Para Segovia, que assumiu o posto em novembro do ano passado, durante o governo Temer, a empresa não se beneficiou diretamente porque o decreto não atingiu o contrato da Rodrimar, ou seja, o "objeto em tese da corrupção não foi atingido". "Então ficou muito difícil de ter uma linha de investigação numa corrupção que em tese não ocorreu", reforçou.
O chefe da PF afirmou que outros depoimentos colhidos na instrução do inquérito também não conseguiram comprovar o cometimento de crime pelos investigados.
"No final a gente pode até concluir que não houve crime. Porque ali, em tese, o que a gente tem visto, nos depoimentos as pessoas têm reiteradamente confirmado que não houve nenhum tipo de corrupção, não há indícios de realmente de qualquer tipo de recurso ou dinheiro envolvidos. Há muitas conversas e poucas afirmações que levem realmente a que haja um crime", disse.
Segundo ele, ainda há algumas diligências a serem feitas, mas ele avalia que em no máximo três meses a apuração será concluída.
O diretor-geral disse que, durante a instrução do inquérito, também foram requisitadas informações de outra investigação arquivada contra o presidente sobre suposto crime cometido por Temer em um suposto esquema de cobrança de propina de empresas detentoras de contratos no porto de Santos, em São Paulo. A intenção seria saber se haveria ligação da apuração antiga com a atual, uma vez que Temer era líder da bancada do MDB e poderia ter atuado na indicação de uma das pessoas envolvidas em delitos.
Segovia, entretanto, disse que o envolvimento de Temer se deu a partir de uma citação em uma audiência de uma pensão alimentícia da esposa de um ex-diretor da Cia Docas, e isso "caiu por terra" duas vezes, arquivada pelo Supremo, destacando ainda que a indicação da pessoa teria sido feita por "várias lideranças políticas", não apenas por Temer.
"Então o inquérito (arquivado) na verdade não se demonstra aproveitável para qualquer tipo de questionamento. Até porque o que está sendo apurado e que o Supremo está investigando e tem autorização é justamente a questão da corrupção na construção desse decreto", argumentou.
Em respostas a perguntas formuladas pela PF no inquérito, Temer disse em janeiro que "depositava confiança" em Rocha Loures quando ele exercia o cargo de assessor especial da Presidência, mas destacou que nunca pediu-lhe para receber recursos ilícitos em seu nome.
Afirmou ainda que a Rodrimar não foi beneficiada com a edição dos decretos e que o assunto foi tratado no âmbito de uma comissão do Ministério dos Transportes.
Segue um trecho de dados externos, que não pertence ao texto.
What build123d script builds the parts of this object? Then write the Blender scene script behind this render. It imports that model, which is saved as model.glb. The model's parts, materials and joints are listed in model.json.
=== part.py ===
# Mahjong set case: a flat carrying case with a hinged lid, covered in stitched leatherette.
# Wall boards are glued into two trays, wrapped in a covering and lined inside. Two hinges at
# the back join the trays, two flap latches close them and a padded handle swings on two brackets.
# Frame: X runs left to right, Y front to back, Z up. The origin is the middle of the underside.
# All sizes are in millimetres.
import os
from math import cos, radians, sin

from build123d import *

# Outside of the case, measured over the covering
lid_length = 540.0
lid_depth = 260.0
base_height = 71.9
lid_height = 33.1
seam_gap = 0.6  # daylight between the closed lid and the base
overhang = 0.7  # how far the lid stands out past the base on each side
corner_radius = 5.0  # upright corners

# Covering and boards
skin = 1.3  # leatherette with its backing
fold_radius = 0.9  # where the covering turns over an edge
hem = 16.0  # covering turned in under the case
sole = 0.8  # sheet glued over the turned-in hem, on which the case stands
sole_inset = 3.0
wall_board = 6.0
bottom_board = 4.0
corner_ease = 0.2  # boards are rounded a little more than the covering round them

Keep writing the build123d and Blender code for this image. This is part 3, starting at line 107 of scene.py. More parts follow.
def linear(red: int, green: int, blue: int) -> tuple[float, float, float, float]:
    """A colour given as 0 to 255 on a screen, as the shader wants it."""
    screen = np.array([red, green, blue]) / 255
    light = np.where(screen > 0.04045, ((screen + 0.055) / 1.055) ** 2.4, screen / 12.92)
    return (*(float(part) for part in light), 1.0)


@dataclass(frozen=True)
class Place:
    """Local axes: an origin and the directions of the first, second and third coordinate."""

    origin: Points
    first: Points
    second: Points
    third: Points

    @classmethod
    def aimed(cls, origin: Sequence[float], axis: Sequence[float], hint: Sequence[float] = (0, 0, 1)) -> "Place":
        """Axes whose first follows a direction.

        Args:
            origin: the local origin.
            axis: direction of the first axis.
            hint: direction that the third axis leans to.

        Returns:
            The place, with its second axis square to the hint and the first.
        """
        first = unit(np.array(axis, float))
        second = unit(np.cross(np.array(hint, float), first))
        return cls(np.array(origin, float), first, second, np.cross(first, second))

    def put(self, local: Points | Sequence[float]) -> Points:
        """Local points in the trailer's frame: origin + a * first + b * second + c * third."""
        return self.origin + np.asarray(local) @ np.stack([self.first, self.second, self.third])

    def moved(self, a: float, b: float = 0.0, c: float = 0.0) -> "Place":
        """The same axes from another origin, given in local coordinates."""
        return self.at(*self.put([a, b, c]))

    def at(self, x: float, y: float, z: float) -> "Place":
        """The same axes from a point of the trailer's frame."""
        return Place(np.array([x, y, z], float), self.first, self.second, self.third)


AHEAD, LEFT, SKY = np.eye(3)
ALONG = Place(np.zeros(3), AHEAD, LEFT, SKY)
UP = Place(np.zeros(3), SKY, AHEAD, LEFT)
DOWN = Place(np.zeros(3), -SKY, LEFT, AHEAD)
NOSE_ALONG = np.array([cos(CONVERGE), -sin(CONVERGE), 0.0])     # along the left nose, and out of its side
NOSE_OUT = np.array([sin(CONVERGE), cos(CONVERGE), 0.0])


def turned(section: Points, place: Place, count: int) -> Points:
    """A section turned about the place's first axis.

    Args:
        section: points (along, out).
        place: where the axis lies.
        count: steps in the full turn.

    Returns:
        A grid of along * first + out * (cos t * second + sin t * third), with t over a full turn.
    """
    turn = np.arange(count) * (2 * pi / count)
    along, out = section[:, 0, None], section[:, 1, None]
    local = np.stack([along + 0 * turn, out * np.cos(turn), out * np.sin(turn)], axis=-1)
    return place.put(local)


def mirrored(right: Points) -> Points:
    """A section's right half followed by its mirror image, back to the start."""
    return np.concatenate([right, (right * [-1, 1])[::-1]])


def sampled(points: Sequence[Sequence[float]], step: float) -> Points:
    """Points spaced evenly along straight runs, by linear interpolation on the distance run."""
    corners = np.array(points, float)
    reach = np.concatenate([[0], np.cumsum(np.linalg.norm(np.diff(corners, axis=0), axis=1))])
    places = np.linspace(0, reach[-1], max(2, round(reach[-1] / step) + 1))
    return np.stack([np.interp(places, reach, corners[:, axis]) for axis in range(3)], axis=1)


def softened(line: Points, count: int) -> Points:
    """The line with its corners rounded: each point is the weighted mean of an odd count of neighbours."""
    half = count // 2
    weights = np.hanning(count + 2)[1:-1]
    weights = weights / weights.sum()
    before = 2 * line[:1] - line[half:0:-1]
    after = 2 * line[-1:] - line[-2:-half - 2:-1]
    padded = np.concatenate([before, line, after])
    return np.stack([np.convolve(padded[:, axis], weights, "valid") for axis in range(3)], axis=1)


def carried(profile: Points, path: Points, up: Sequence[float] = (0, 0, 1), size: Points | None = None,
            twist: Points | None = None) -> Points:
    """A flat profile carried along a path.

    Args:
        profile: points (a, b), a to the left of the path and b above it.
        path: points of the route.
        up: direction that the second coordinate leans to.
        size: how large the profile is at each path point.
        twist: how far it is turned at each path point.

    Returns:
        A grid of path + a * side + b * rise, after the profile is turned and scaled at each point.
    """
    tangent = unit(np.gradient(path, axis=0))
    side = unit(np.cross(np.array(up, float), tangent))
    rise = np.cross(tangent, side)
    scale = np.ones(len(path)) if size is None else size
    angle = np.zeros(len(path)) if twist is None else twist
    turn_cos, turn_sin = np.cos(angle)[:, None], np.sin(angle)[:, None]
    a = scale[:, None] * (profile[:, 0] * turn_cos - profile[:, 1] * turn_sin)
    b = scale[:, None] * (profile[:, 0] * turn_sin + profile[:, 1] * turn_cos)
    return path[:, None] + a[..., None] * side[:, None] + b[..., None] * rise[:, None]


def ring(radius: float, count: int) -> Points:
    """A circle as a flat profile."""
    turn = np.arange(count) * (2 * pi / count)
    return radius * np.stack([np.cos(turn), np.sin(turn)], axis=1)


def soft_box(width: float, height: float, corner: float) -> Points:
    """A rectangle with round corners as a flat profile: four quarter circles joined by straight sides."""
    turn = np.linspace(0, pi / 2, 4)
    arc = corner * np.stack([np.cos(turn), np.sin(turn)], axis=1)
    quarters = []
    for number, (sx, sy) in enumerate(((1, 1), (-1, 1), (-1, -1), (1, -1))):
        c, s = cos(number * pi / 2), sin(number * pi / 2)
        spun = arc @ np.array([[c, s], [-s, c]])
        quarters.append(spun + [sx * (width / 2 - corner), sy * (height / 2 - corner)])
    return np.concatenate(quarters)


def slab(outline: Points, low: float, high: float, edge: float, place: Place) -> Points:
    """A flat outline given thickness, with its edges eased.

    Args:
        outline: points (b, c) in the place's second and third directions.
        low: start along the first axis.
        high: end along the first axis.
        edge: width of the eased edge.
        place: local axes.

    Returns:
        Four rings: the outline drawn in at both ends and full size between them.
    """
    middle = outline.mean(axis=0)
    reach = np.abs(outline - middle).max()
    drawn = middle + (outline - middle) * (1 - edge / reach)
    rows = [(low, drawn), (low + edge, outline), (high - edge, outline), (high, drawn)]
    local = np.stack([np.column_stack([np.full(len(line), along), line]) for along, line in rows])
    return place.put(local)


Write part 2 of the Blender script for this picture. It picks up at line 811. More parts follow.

O diretor-geral da PF, Fernando Segovia, e o presidente Michel Temer durante evento em novembro de 2017 (Foto: Marcos Corrêa/PR)
'Muito aberto'
Segovia criticou a forma de investigação instaurada por Janot contra Temer. Formalmente, a apuração é por corrupção passiva e tráfico de influência. O diretor-geral afirma que o ex-chefe do Ministério Público Federal "deixou o troço muito aberto porque tem um espectro muito maior para ver se pega alguma coisa".
"É para ver se cata alguma coisa, corrupção, tráfico de influência... vai que cai em alguma coisa?", questionou. "Aí você enquadra depois", completou.
Questionado se o inquérito está próximo de ser concluído, o chefe da PF afirmou que o delegado responsável pelo caso, Cleyber Malta Lopes, está voltando de um curso no exterior e devem conversar.
"Mas eu acredito que não dure muito mais tempo, não tem muitas diligências mais a serem feitas. Acredito que em um curto espaço de tempo deve ter a conclusão dessas investigações", disse.
Para o chefe da PF, há a necessidade de tirar o caso a limpo, por isso é preciso se aprofundar na investigação, buscar provas em todos os lugares porque "quando a gente concluir a investigação e não houver realmente o fato a gente possa afirmar, 'olha não houve crime, não houve o fato'".
Perguntado se a apuração exaustiva tem por objetivo evitar questionamentos da imprensa, ele concordou. "Estamos fazendo nosso trabalho, que é a investigação criminal. Então tudo que for indício que possa reportar uma possibilidade que ache uma prova que sustente esse tipo de acusação a gente vai ter que checar. É muito mais uma checagem de tudo que a gente tem para que no final não dê um veredicto ‘olha checamos tudo e não tem nada’. 'Ah, mas vocês checaram tudo mesmo?'. Sim, foi tudo verificado", concluiu.
Caberá à atual procuradora-geral da República, Raquel Dodge, decidir se eventualmente aceita a recomendação da PF e, se não houver alguma reviravolta, pedir ao Supremo o arquivamento da apuração, requerer novas diligências ou ainda, apesar da instrução feita pela PF, oferecer denúncia contra o presidente.
Raquel Dodge -que é a responsável por conduzir as apurações contra autoridades com foro privilegiado no STF- não é obrigada a seguir a sugestão feita pela PF.